As a leader, I needed to be accountable to a group of skilled, experienced and wise people. Their task was to monitor key aspects of the organisation: financial performance, risk management, strategy and major decisions. And to ask hard questions when things went wrong.
Full and frank
After I had been there for a few years, one of our accommodation services hit a significant crisis due to poor management and significant misconduct. We had to take decisive action to keep the service running. In the aftermath, the board insisted on a full and frank review of what had happened and why. It was tough but appropriate and critically important.
They also oversaw an annual 360 degree appraisal for me so that all managers in the organisation could feedback on my performance. Aspects of this could be difficult to hear, but it was healthy form of accountability and drew out issues that needed dealing with.
A good trustee board are gracious and supportive to senior staff, but they are also truthful and challenging. This is what good governance looks like.
All layers of the church require good governance because you cannot get away from the need for the appropriate use of power.

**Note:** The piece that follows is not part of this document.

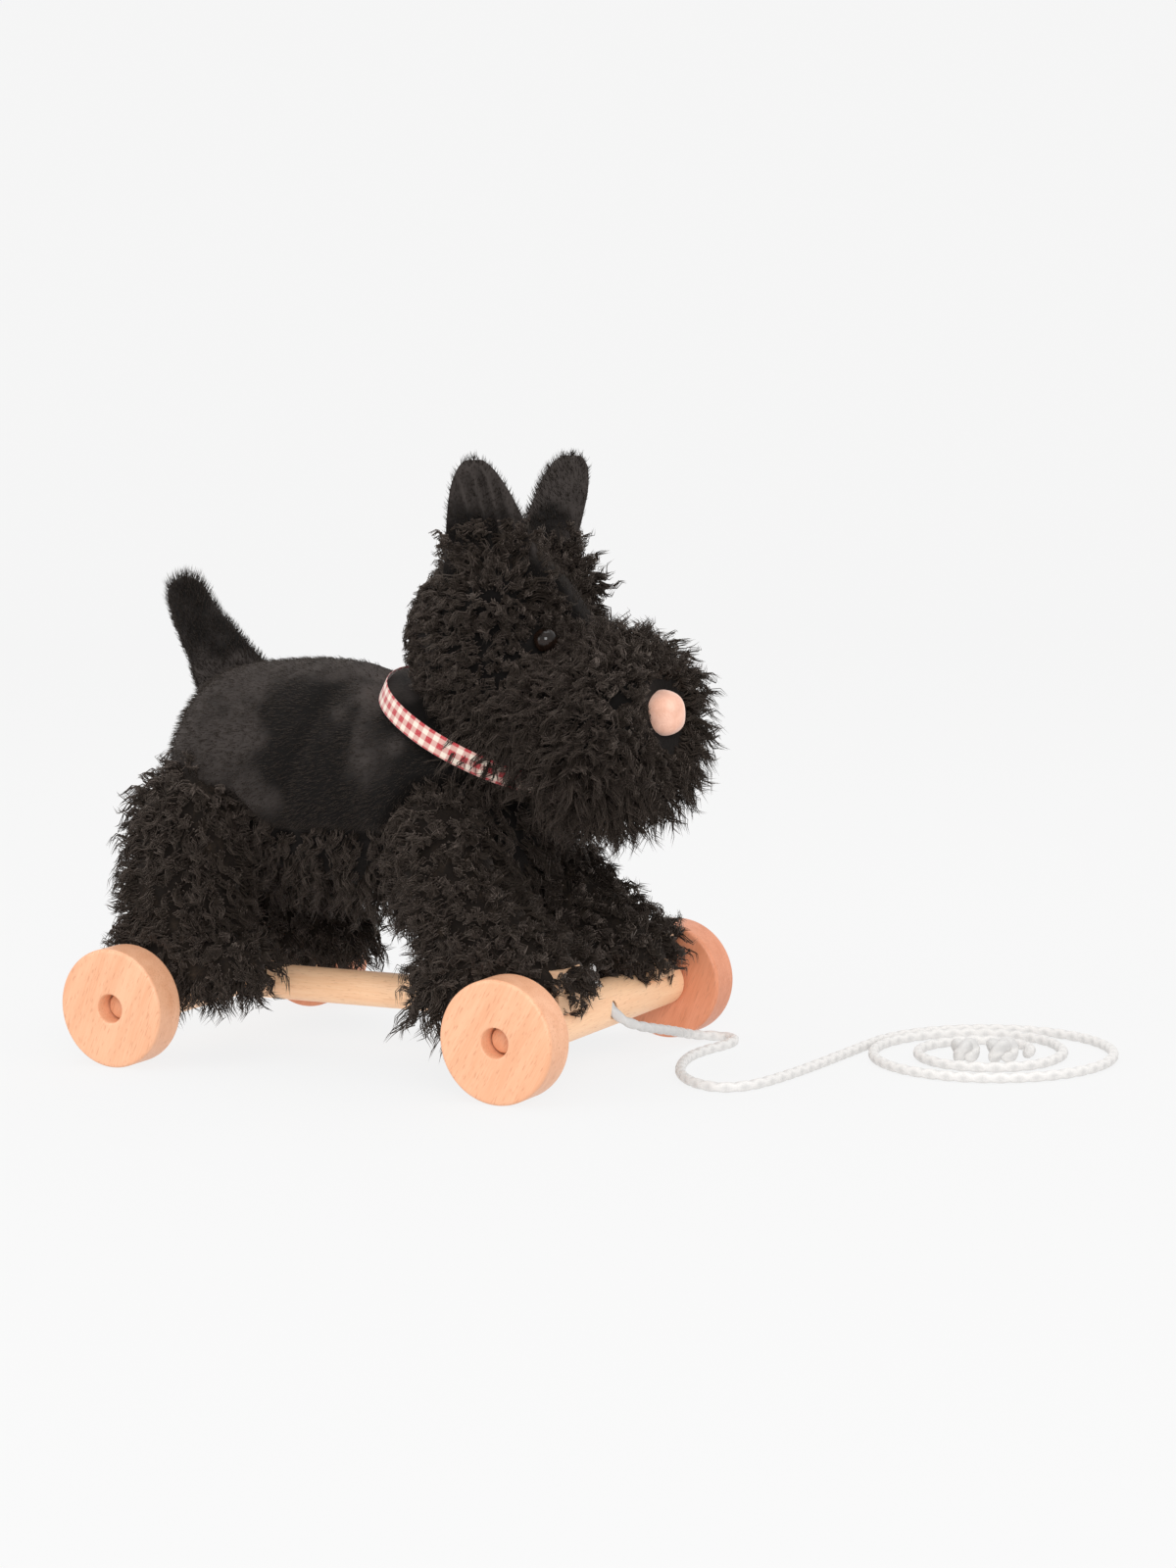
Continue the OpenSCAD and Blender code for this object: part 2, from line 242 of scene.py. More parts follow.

The donut need filling.
The decisions, performance and behaviour of Bishops and Senior diocesan staff need to be accountable to a group who have power to act when things are not being done properly or effectively. Strong governance, which ensures transparency and accountability, is more important than the depth of their theology, their spiritual devotion or their personal leadership skills.
Unless governance is improved then I cannot see an end to the safeguarding scandals and institutional failure. If its key leaders are essentially unaccountable, then the C of E will remain essentially ungovernable. And the apologies will keep coming from the Archbishops.
It is worth ending by saying that effective governance is simply the practical implementation of good theology.
However skilled a pastor, preacher or leader, we are all frail, damaged and inadequate in different ways. And, these tendencies are not just individual; our fallenness and sin is compounded in organisational systems and culture.
Therefore, all organisations need just structures which are effective in encouraging and enabling our strengths whilst managing and mitigating our weaknesses. No person or institution remains healthy without these forms of grace and truth.